Instructions for the task> Your task is to return, exactly, the run of lines starting at the line holding "cut_worn_edges([ends[0], ends[2]], top_front)" and ending at the line holding "imported = [obj", both ends included and no other lines.

** BEGIN Source excerpt **

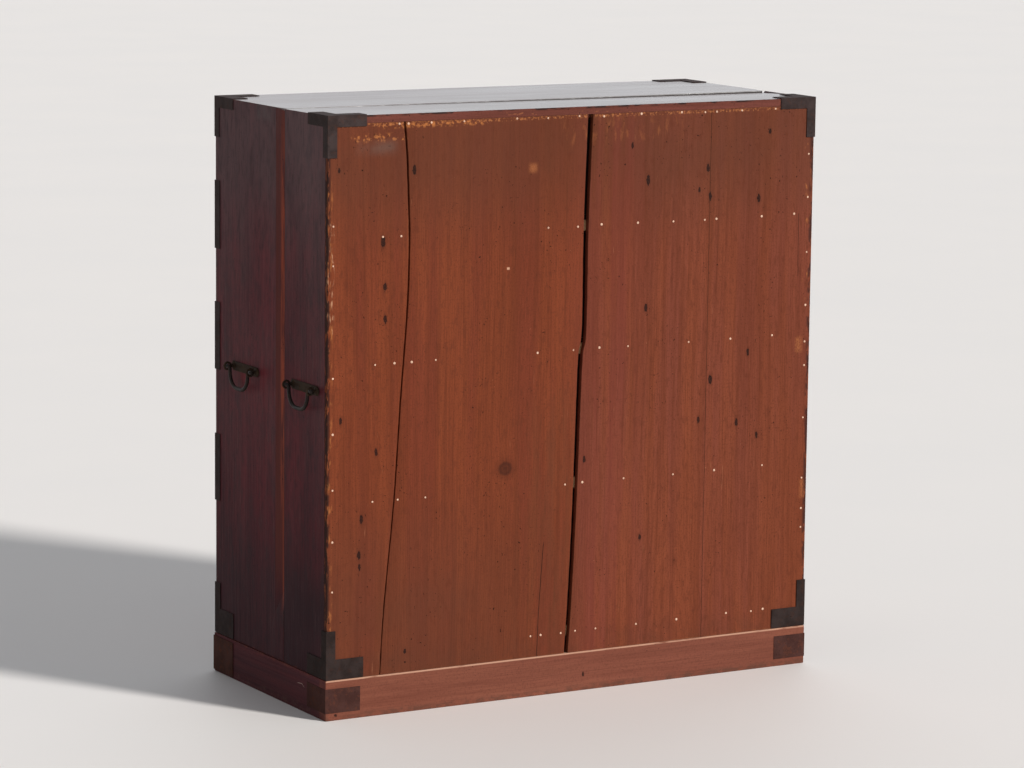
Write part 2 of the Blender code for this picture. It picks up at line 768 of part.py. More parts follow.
def bail_points(eye_spacing, drop):
    """Points of a bail's right half, from its tip down to the middle of its grip."""
    eye = eye_spacing / 2
    tip = eye + EYE_THICKNESS / 2 + BAIL_TIP_LENGTH
    arm = eye - EYE_THICKNESS / 2 - BAIL_EYE_SPACE - BAIL_BEND_RADIUS
    points = [(tip, 0.0)]
    for step in range(BEND_STEPS + 1):
        angle = math.pi / 2 * step / BEND_STEPS
        points.append((
            arm + BAIL_BEND_RADIUS * (1.0 - math.sin(angle)),
            -BAIL_BEND_RADIUS * (1.0 - math.cos(angle)),
        ))
    for step in range(CORNER_STEPS + 1):
        angle = math.pi / 2 * step / CORNER_STEPS
        points.append((
            arm - BAIL_CORNER_RADIUS * (1.0 - math.cos(angle)),
            -drop + BAIL_CORNER_RADIUS * (1.0 - math.sin(angle)),
        ))
    return points


def make_bail(name, pivot, along, eye_spacing, drop):
    """A bar bent into a bail that hangs from its two eyes."""
    half = bail_points(eye_spacing, drop)
    path = [(u, v, 0.0) for u, v in half] + [(-u, v, 0.0) for u, v in reversed(half)]
    matrix = plane_matrix(pivot, along, (0, 0, 1))
    return dress(rod(name, path, BAIL_RADIUS, BAIL_TIP_SWELL_SHARE, matrix), "iron")


def eye_places(pivot, along, eye_spacing):
    """The two points where a bail passes through its eyes."""
    half_step = Vector(along) * eye_spacing / 2
    return [Vector(pivot) + half_step, Vector(pivot) - half_step]


def make_side_handles(end_boards):
    """Two carrying handles on each end of the case."""
    along = (0, 1, 0)
    places = (("front", SIDE_BAIL_FRONT_PLACE), ("rear", SIDE_BAIL_REAR_PLACE))
    half_y = EYE_THICKNESS / 2 + FIT_GAP
    half_z = SHANK_HEIGHT / 2 + FIT_GAP
    sockets = []
    for end_name, side in ENDS:
        far_x = side * (SIDE_X - SIDE_SHANK_DEPTH - FIT_GAP)
        near_x = side * (SIDE_X + CUTTER_OVERRUN)
        for place_name, from_rear in places:
            pivot = (side * (SIDE_X + PIVOT_STANDOFF), REAR_Y - from_rear, SIDE_PIVOT_HEIGHT)
            name = end_name + "_" + place_name
            make_bail("side_bail_" + name, pivot, along, SIDE_BAIL_EYE_SPACING, SIDE_BAIL_DROP)
            make_handle_plate(
                "side_handle_plate_" + name, pivot, along, (side, 0, 0),
                SIDE_BAIL_EYE_SPACING, SIDE_SHANK_DEPTH, False,
            )
            for eye in eye_places(pivot, along, SIDE_BAIL_EYE_SPACING):
                sockets.append((
                    (min(far_x, near_x), eye.y - half_y, eye.z - half_z),
                    (max(far_x, near_x), eye.y + half_y, eye.z + half_z),
                ))
    cutter = as_cutter(boxes("side_socket_cutter", sockets, CUTTER_COLLECTION))
    for board in end_boards:
        cut(board, cutter)


# Drawers


def drawer_bail_pivots(tier):
    """The two handle pivots of a drawer, left first."""
    floor = tier_floor(tier)
    z = floor + TIER_HEIGHTS[tier] / 2 + DRAWER_BAIL_RAISE
    return [(side * DRAWER_BAIL_PLACE, FRONT_Y - PIVOT_STANDOFF, z) for side in (-1, 1)]


def keyhole_ring():
    """The key's way through the top drawer's front, upright with a pointed head."""
    top = TOP_UNDERSIDE_Z - KEYHOLE_DROP
    half = KEYHOLE_WIDTH / 2
    foot = top - KEYHOLE_HEIGHT
    return [(-half, foot), (half, foot), (half, top - half), (0.0, top), (-half, top - half)]


def make_drawer_front(tier, name):
    """A drawer's front board with the holes of its handles' shanks."""
    floor = tier_floor(tier)
    half_width = INNER_X - DRAWER_SIDE_CLEARANCE
    low = floor + DRAWER_FRONT_CLEARANCE
    high = floor + TIER_HEIGHTS[tier] - DRAWER_FRONT_CLEARANCE
    rings = [rectangle_ring(-half_width, low, half_width, high)]
    half_u = EYE_THICKNESS / 2 + FIT_GAP
    half_v = SHANK_HEIGHT / 2 + FIT_GAP
    for pivot in drawer_bail_pivots(tier):
        for eye in eye_places(pivot, (1, 0, 0), DRAWER_BAIL_EYE_SPACING):
            rings.append(rectangle_ring(eye.x - half_u, eye.z - half_v, eye.x + half_u, eye.z + half_v))
    if tier == DRAWER_COUNT - 1:
        rings.append(keyhole_ring())
    middle_y = FRONT_Y + DRAWER_FRONT_THICKNESS / 2
    matrix = plane_matrix((0, middle_y, 0), (1, 0, 0), (0, 0, 1))
    return dress(slab(name + "_front", rings, DRAWER_FRONT_THICKNESS, matrix), "front_lacquer")


def make_drawer_box(tier, name):
    """A drawer's two sides, back and bottom, pegged and glued into a box that its front closes."""
    floor = tier_floor(tier)
    out_x = INNER_X - DRAWER_SIDE_CLEARANCE
    in_x = out_x - DRAWER_WALL_THICKNESS
    near_y = FRONT_Y + DRAWER_FRONT_THICKNESS + FIT_GAP
    far_y = BACK_FACE_Y - DRAWER_REAR_CLEARANCE
    low = floor + FIT_GAP
    high = floor + TIER_HEIGHTS[tier] - DRAWER_WALL_TOP_CLEARANCE
    tray = box(name + "_box", (-out_x, near_y, low), (out_x, far_y, high))
    hollow = as_cutter(box(
        name + "_hollow_cutter",
        (-in_x, near_y - CUTTER_OVERRUN, low + DRAWER_BOTTOM_THICKNESS),
        (in_x, far_y - DRAWER_BACK_THICKNESS, high + CUTTER_OVERRUN),
        CUTTER_COLLECTION,
    ))
    cut(tray, hollow)
    return dress(tray, "inner_wood")


def make_drawer(tier):
    """One drawer with its handles, hung on an empty that slides."""
    name = "drawer_" + str(tier + 1)
    slide = axis_empty(name + "_slide", (0, FRONT_Y, tier_floor(tier)))
    pieces = [make_drawer_front(tier, name), make_drawer_box(tier, name)]
    along = (1, 0, 0)
    spacing = DRAWER_BAIL_EYE_SPACING
    for side_name, pivot in zip(("left", "right"), drawer_bail_pivots(tier)):
        pieces.append(make_bail(name + "_bail_" + side_name, pivot, along, spacing, DRAWER_BAIL_DROP))
        pieces.append(make_handle_plate(
            name + "_handle_plate_" + side_name, pivot, along, (0, -1, 0),
            spacing, DRAWER_FRONT_THICKNESS, True,
        ))
    hang_on(slide, pieces)
    return slide


# Lock


def lock_bolt_middle_y():
    """The bolt's place behind the top drawer's front."""
    return FRONT_Y + DRAWER_FRONT_THICKNESS + FIT_GAP + LOCK_CASE_DEPTH / 2


def lock_case_top():
    """Height of the lock case's top, just under the drawer front's top edge."""
    return TOP_UNDERSIDE_Z - DRAWER_FRONT_CLEARANCE - LOCK_CASE_INSET


def make_lock_case():
    """The iron case behind the drawer's front, open for the key and the bolt."""
    middle_y = lock_bolt_middle_y()
    near_y = middle_y - LOCK_CASE_DEPTH / 2
    far_y = middle_y + LOCK_CASE_DEPTH / 2
    high = lock_case_top()
    low = high - LOCK_CASE_HEIGHT
    half = LOCK_CASE_WIDTH / 2
    wall = LOCK_CASE_WALL
    case = box("lock_case", (-half, near_y, low), (half, far_y, high))
    hollow = as_cutter(box(
        "lock_hollow_cutter",
        (-half + wall, near_y + wall, low + wall), (half - wall, far_y - wall, high - wall),
        CUTTER_COLLECTION,
    ))
    bolt_x = BOLT_WIDTH / 2 + BOLT_CLEARANCE
    bolt_y = BOLT_THICKNESS / 2 + BOLT_CLEARANCE
    mortise_top = high + BOLT_TRAVEL + BOLT_CLEARANCE
    bolt_way = as_cutter(box(
        "lock_bolt_way_cutter",
        (-bolt_x, middle_y - bolt_y, high - wall - BOLT_CLEARANCE),
        (bolt_x, middle_y + bolt_y, mortise_top),
        CUTTER_COLLECTION,
    ))
    key_reach = wall + FIT_GAP
    key_matrix = plane_matrix((0, near_y + key_reach / 2 - FIT_GAP, 0), (1, 0, 0), (0, 0, 1))
    key_rings = [keyhole_ring()]
    key_way = as_cutter(slab(
        "lock_key_way_cutter", key_rings, key_reach + FIT_GAP, key_matrix, CUTTER_COLLECTION,
    ))
    cut(case, hollow)
    cut(case, bolt_way)
    cut(case, key_way)
    return dress(case, "iron"), bolt_way


def make_lock_bolt():
    """The bolt, with a shoulder that stops it inside the case."""
    high = lock_case_top()
    low = high - BOLT_LENGTH
    stem_x = BOLT_WIDTH / 2
    shoulder_x = BOLT_SHOULDER_WIDTH / 2
    shoulder_z = high - LOCK_CASE_WALL - BOLT_TRAVEL - FIT_GAP
    outline = [
        (-shoulder_x, low), (shoulder_x, low), (shoulder_x, shoulder_z), (stem_x, shoulder_z),
        (stem_x, high), (-stem_x, high), (-stem_x, shoulder_z), (-shoulder_x, shoulder_z),
    ]
    matrix = plane_matrix((0, lock_bolt_middle_y(), 0), (1, 0, 0), (0, 0, 1))
    return dress(slab("lock_bolt", [outline], BOLT_THICKNESS, matrix), "iron")


def make_lock(top_front, top_drawer_slide):
    """The top drawer's lock, and the mortise that its bolt rises into."""
    case, bolt_way = make_lock_case()
    cut(top_front, bolt_way)
    hang_on(top_drawer_slide, [case, make_lock_bolt()])


def build_chest():
    """Make every piece of the chest."""
    clear_scene()
    make_plinth()
    ends = make_end_boards()
    top_front = make_top_boards()
    cut_worn_edges([ends[0], ends[2]], top_front)
    make_shelves()
    cut_housings(ends)
    make_front_bottom_rail()
    make_back_boards()
    make_ironwork()
    make_side_handles(ends)
    slides = [make_drawer(tier) for tier in range(DRAWER_COUNT)]
    make_lock(top_front, slides[-1])
    bpy.context.view_layer.update()


build_chest()
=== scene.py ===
"""Looks of a four-drawer tansu chest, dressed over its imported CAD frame.

Metres, +Z up. The drawers face -Y and the boarded back faces +Y. Right is +X, as seen from the front.
Every mesh is placed in world coordinates at rest, so a texture's object coordinates are world ones.
"""

import json
import logging
import math
import random
from dataclasses import dataclass
from dataclasses import field
from dataclasses import replace
from enum import Enum
from typing import Callable
from typing import Optional
from typing import Sequence
from typing import Union

import bmesh
import bpy
from mathutils import Matrix
from mathutils import Vector
from mathutils import noise

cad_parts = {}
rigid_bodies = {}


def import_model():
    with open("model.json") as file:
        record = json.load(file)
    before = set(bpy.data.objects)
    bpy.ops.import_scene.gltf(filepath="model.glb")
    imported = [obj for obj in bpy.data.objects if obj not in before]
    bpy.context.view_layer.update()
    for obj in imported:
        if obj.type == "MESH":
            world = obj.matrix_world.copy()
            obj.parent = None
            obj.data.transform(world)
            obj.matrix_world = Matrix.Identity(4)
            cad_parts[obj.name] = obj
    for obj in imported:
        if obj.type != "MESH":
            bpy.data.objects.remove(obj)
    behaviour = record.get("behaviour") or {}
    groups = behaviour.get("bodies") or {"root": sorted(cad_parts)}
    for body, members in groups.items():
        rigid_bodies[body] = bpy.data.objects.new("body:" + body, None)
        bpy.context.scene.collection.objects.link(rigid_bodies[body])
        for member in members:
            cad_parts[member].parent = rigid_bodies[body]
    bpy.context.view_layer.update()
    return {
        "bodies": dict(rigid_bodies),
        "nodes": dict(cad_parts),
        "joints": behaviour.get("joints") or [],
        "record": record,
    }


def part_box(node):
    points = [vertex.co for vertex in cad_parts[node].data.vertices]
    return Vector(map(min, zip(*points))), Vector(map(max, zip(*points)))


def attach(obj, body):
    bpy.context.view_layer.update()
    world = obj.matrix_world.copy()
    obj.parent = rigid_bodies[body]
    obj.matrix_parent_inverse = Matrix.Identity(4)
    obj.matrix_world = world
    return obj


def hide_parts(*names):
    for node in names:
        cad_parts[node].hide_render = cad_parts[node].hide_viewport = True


LOG = logging.getLogger("tansu")

Colour = tuple[float, float, float]
Place = tuple[float, float, float]
Number = Union[float, "Signal"]
Ring = list[tuple[float, float]]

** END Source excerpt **

Correct output>
    cut_worn_edges([ends[0], ends[2]], top_front)
    make_shelves()
    cut_housings(ends)
    make_front_bottom_rail()
    make_back_boards()
    make_ironwork()
    make_side_handles(ends)
    slides = [make_drawer(tier) for tier in range(DRAWER_COUNT)]
    make_lock(top_front, slides[-1])
    bpy.context.view_layer.update()


build_chest()
=== scene.py ===
"""Looks of a four-drawer tansu chest, dressed over its imported CAD frame.

Metres, +Z up. The drawers face -Y and the boarded back faces +Y. Right is +X, as seen from the front.
Every mesh is placed in world coordinates at rest, so a texture's object coordinates are world ones.
"""

import json
import logging
import math
import random
from dataclasses import dataclass
from dataclasses import field
from dataclasses import replace
from enum import Enum
from typing import Callable
from typing import Optional
from typing import Sequence
from typing import Union

import bmesh
import bpy
from mathutils import Matrix
from mathutils import Vector
from mathutils import noise

cad_parts = {}
rigid_bodies = {}


def import_model():
    with open("model.json") as file:
        record = json.load(file)
    before = set(bpy.data.objects)
    bpy.ops.import_scene.gltf(filepath="model.glb")
    imported = [obj for obj in bpy.data.objects if obj not in before]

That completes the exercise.